[Task to complete]
Locate the line that contains "obj.matrix_world = Matrix.Identity(4)" and the line that contains "AXIS = np.array([(POT_LOW[0]". Copy both of them exactly, together with every line between them, and no others.

[Raw data]
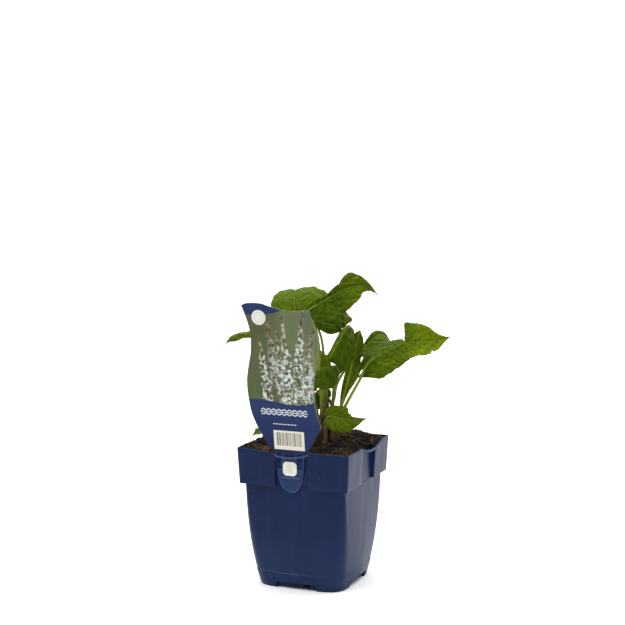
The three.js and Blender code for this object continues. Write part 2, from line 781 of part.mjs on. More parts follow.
    rib: [[-18, -9, 196], [-30, -11, 199], [-43, -14, 198], [-54, -17, 194], [-63, -20, 190]],
    up: [0, -0.3, 1],
    half: 11,
    lobe: 3,
  },
  {
    name: "leaf_back_low",
    stem: [[-1.5, 12, 124], [-4, 14, 142], [-10, 19, 153]],
    rib: [[-17, 24, 158], [-34, 30, 166], [-52, 36, 169], [-70, 41, 163]],
    up: [0, -0.1, 1],
    half: 17,
    lobe: 4,
    both: { fold: 14, curl: -25 },
  },
  {
    name: "leaf_back_left",
    stem: [[2.5, 16, 124], [1, 21, 145], [-3, 29, 166], [-11, 35, 184]],
    rib: [[-17, 38, 196], [-30, 46, 209], [-46, 55, 214], [-62, 62, 208]],
    up: [0.1, -0.2, 1],
    half: 19,
    lobe: 5,
    both: { fold: 16, curl: -28 },
  },
];

// Crown: the old stalks of last year, sunk in the middle of the plant

const OLD_STALKS = [
  { path: [[8, 2, 124], [7, 1, 143], [4, 0, 158]], foot: 1.7, top: 1 },
  { path: [[8.5, 3.5, 124], [9, 4.2, 136], [12.5, 9, 154], [19, 8, 179]], foot: 1.5, top: 0.7 },
  { path: [[7.5, 3.5, 124], [8, 4.5, 137], [7, 6, 150]], foot: 1.6, top: 1.1 },
];

function crown() {
  const heart = new THREE.SphereGeometry(HEART_RADIUS, 8, 6).rotateX(Math.PI / 2).scale(1, 1, 2);
  heart.translate(CROWN[0], CROWN[1], HEART_Z);
  return OLD_STALKS.reduce(
    (all, stalk) => all.add(rod(curveThrough(stalk.path), stalk.foot, stalk.top, 6, 6)),
    solidOf(heart),
  );
}

function soil() {
  const room = potRoom(FLOOR_TOP + CLEARANCE, CLEARANCE, POT_HEIGHT + PAST);
  const filled = room.intersect(belowSurface());
  const depth = 2 * HEART_RADIUS + 2;
  const hole = new THREE.CylinderGeometry(HEART_HOLE_RADIUS, HEART_HOLE_RADIUS, 3 * depth, 12);
  hole.rotateX(Math.PI / 2).translate(CROWN[0], CROWN[1], HEART_Z + depth / 2);
  return LEAVES.reduce((body, leaf) => body.subtract(stalkHole(leaf)), filled.subtract(solidOf(hole)));
}

const plant = new THREE.Group();
plant.add(meshOf("pot", pot(), LOOKS.pot));
plant.add(meshOf("label", label(), LOOKS.label));
plant.add(meshOf("soil", soil(), LOOKS.soil));
plant.add(meshOf("old_stalks", crown(), LOOKS.stalk));
for (const leaf of LEAVES) plant.add(meshOf(leaf.name, leafSolid(leaf), LOOKS.leaf));

// The origin is under the middle of everything, on the surface that the pot stands on.
const extent = new THREE.Box3().setFromObject(plant);
const middle = extent.getCenter(new THREE.Vector3());
plant.position.set(-middle.x, -middle.y, -extent.min.z);

export default plant;
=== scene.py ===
"""A young mountain fleece in a square nursery pot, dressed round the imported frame."""

import json
import math

import bmesh
import bpy
import numpy as np
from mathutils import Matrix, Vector


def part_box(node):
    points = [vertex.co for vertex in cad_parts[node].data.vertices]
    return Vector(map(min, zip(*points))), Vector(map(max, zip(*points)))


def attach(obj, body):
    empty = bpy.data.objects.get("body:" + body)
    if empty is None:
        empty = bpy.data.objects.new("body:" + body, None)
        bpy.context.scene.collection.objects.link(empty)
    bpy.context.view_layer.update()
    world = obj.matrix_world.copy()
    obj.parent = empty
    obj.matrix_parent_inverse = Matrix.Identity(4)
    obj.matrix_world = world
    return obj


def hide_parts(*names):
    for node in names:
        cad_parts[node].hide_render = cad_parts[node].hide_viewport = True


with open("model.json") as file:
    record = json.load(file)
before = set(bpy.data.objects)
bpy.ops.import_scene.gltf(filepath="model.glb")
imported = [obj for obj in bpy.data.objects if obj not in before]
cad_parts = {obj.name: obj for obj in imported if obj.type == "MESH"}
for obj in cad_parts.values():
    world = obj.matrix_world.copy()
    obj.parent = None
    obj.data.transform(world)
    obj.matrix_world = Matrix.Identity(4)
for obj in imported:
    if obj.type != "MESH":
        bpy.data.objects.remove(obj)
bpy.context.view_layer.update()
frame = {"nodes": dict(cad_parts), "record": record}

# All lengths below are in millimetres from the middle of the pot's foot
MM = 0.001
POT_LOW, POT_HIGH = (np.array(corner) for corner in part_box("pot"))
AXIS = np.array([(POT_LOW[0] + POT_HIGH[0]) / 2, (POT_LOW[1] + POT_HIGH[1]) / 2, 0.0])

# Pot, as in the part's source
POT_HEIGHT = 132
RIM_HALF = 55.5
RIM_CORNER = 2.4
BAND_HALF = 53.8
BAND_BOTTOM = 98
BODY_TOP_HALF = 49.9
BODY_TOP_CORNER = 3.5
BODY_TOP_BOW = 0.4
BODY_FOOT_HALF = 42.4
BODY_FOOT_CORNER = 18
BODY_FOOT_BOW = 1.8
BODY_SWELL = 2.6
WALL = 1.4
SEAM_Z = 15
SEAM_STEP = 0.35
FLOOR_UNDERSIDE = 6
FLOOR_TOP = 7.4
FOOT_WALL = 1.6
NOTCH_HALF = 20
SKIRT_FACE = 42
SKIRT_BACK = -39.4
DRAIN_RADIUS = 3.2
RECESS_HALF = 16.6
RECESS_FACE = 51
RECESS_TOP = 126
SINK_START = 112
FILLET = 0.45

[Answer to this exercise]
    obj.matrix_world = Matrix.Identity(4)
for obj in imported:
    if obj.type != "MESH":
        bpy.data.objects.remove(obj)
bpy.context.view_layer.update()
frame = {"nodes": dict(cad_parts), "record": record}

# All lengths below are in millimetres from the middle of the pot's foot
MM = 0.001
POT_LOW, POT_HIGH = (np.array(corner) for corner in part_box("pot"))
AXIS = np.array([(POT_LOW[0] + POT_HIGH[0]) / 2, (POT_LOW[1] + POT_HIGH[1]) / 2, 0.0])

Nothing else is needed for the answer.